I have been to many fantastic restaurants all over the world, I could not pick just one! I would say if you enjoyed the experience and the food and service was great, then you should always return.

What condiment can you not do without?
Salt.
 




Chef Prabu Natarajan
Head Chef at Pani

What was the first dish you learned to cook?
Bajji (potato fritters), which I learned to cook from my father.

What three pieces of kitchen equipment can a top Chef not do without?
A Chef’s knife, cooking range, a tasting spoon.

Who or what inspires your cooking?
My father inspired me. I used to help him with the cooking in his own shop when I was younger and he would pay me in pennies to “help”. I fell in love with cooking then. 

What tips would you offer someone learning to cook?
Cook what you like because a happy cook makes the food tasty.
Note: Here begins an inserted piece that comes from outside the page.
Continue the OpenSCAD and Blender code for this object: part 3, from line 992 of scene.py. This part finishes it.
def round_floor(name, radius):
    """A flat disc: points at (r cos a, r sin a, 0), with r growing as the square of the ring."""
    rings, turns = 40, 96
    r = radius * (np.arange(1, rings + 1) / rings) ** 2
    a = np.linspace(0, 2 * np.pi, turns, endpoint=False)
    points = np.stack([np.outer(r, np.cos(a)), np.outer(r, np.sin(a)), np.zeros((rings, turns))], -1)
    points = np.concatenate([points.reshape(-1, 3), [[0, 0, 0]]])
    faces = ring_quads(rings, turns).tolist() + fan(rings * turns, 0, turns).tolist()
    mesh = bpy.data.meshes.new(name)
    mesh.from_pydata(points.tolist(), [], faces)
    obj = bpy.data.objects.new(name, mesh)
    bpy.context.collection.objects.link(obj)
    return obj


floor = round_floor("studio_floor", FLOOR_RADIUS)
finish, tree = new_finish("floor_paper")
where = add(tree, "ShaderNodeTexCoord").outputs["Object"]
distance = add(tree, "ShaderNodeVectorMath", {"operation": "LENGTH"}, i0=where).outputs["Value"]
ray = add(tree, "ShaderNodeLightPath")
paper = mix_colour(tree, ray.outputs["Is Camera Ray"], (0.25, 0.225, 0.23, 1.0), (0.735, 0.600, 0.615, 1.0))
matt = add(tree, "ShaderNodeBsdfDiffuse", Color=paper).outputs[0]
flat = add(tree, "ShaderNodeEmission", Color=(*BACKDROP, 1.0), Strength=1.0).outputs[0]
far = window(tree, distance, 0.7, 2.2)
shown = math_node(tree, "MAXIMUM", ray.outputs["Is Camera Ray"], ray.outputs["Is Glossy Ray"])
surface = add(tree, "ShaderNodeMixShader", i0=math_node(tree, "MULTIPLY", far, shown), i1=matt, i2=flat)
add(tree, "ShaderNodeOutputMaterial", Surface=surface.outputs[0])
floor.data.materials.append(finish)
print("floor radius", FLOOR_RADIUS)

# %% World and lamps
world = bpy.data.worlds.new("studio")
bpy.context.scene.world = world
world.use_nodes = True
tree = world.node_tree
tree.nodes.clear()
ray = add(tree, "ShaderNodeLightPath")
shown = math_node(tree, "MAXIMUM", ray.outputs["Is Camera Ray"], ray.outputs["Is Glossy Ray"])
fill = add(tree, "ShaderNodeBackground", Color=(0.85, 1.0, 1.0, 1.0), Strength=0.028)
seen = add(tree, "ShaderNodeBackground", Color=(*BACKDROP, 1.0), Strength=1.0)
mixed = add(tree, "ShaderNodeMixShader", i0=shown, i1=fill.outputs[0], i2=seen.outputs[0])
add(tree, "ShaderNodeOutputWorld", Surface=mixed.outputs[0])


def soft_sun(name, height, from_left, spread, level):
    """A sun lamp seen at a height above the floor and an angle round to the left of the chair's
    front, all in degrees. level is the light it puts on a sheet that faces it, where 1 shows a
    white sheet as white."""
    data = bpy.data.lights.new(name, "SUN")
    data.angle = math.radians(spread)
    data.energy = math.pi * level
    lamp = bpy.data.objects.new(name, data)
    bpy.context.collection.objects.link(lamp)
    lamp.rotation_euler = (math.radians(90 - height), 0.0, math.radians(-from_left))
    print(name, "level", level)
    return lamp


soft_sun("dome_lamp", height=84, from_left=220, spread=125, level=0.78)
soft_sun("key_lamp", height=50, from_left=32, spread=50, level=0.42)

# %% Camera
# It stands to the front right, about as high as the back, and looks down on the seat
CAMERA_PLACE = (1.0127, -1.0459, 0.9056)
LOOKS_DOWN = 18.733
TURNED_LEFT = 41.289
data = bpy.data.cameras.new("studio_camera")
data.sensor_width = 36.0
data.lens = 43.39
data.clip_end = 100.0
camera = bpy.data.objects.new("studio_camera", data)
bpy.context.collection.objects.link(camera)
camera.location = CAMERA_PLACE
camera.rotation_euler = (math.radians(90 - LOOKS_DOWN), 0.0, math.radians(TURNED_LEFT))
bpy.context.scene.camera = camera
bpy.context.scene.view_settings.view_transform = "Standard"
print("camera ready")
What is the next big culinary trend?
For me, staying on track with sustainability is important.

What famous dish is unique to your hometown or country?
I’m from the southern part of India, where Idlis, Dosas, Masala tea, and of course the street foods are popular.

At what age did you know you wanted to be a professional Chef?
My mom had my life planned out for me and a part of that plan included going to college and getting a degree in Engineering. At a reasonably young age, I decided to become a chef because I realised that I loved cooking and couldn’t see myself doing anything else with my life.

What is the most overrated ingredient?
Saffron.

What condiment can you not do without?
Salt.

More and more diners seem to have food allergies, how has this affected your cooking style?
We have to make the appropriate substitutions; I love to satisfy our diners so I do what I can to ensure the dish is still tasty!

If you had your own cooking show, what would you call it?

Nala Bhagam, which means ‘divine food’ in Tamil.

What’s your favourite late-night snack?
Kulfi and lassi.

What locally grown produce do you like to use most in your cooking?
Local coconut and curry leaves.

Name two foods you dislike?
Food is food, I never dislike food.

What’s your favourite local fish and how do you like it prepared?
Red snapper prepared in a curry with coconut and curry leaves.